Posted by: Rob G | 12/21/2016 at 01:31 PM
Perfect timing -- The Dark Horse is going to be on TV here in NZ on January 4. I might have missed it, but now I'll be sure to watch it.
I've seen Queen to Play and Séraphine. I thought the best thing about Queen to Play was Sandrine Bonnaire, who's always a joy, or at least interesting, to watch. I found Séraphine depressingly sad the first time I saw it, but watching it a second time a few months ago (it was on TV) I picked up on the character's moments of great happiness. Also, the actress who played Séraphine did it perfectly, I think.
Posted by: Marianne | 12/21/2016 at 01:58 PM
Yes, Yolande Moreau was very good. She won 3 awards for best actress:Cesar Award, LA Film Critics, Nat'l Assoc. of Film Critics and was nominated for a 4th.
I don't think I've seen Sandrine Bonnaire in anything else, but she was the whole movie, really.
AMDG
Posted by: Janet | 12/21/2016 at 02:18 PM
I saw Seraphine when it came out in 2009, and it was obviously sad but I wouldn't call it disturbing - but perhaps I'm just insensitive.

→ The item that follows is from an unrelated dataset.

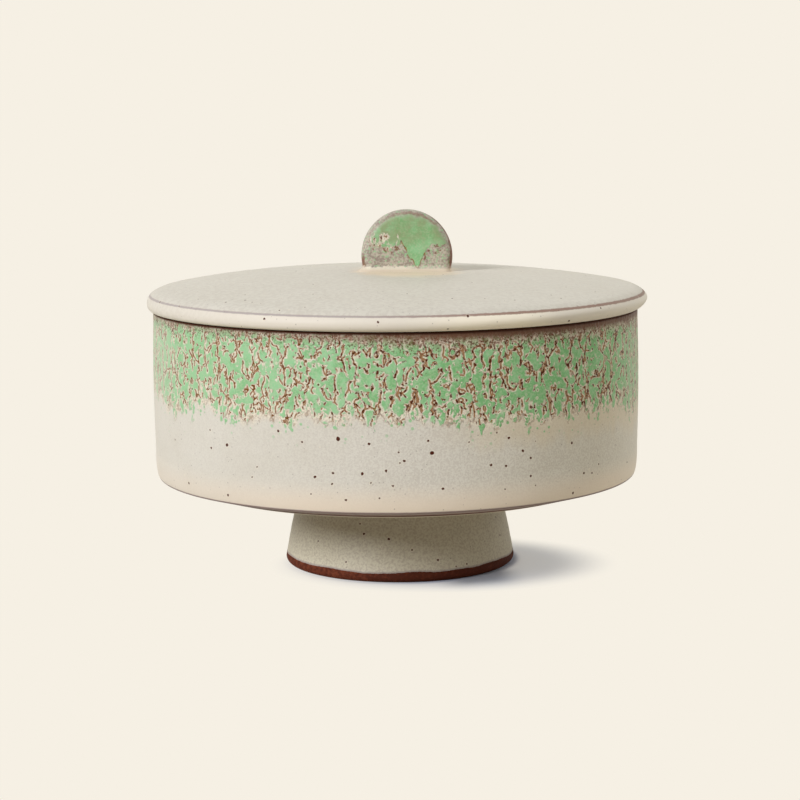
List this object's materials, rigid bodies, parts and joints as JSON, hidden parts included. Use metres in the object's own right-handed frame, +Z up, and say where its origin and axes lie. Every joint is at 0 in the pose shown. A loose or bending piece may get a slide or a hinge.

Posted by: Grumpy | 12/21/2016 at 05:59 PM
I haven't seen the movie, but generally I find stories of mental illness disturbing and tend to avoid them. Looking at the picture Janet sent with this post, I didn't see the "rather disturbing quality". But then I did a Google image search and saw a lot more of her work, and I agree, there is something...disturbing there. I might not think it on the basis of one image, but the effect grows.
Posted by: Mac | 12/21/2016 at 07:00 PM
Do you see that just to the right of the middle of the picture one of the leaves has an eye in it.
AMDG
Posted by: Janet | 12/21/2016 at 07:51 PM
I can't see that it definitely is an eye, but it certainly suggests one.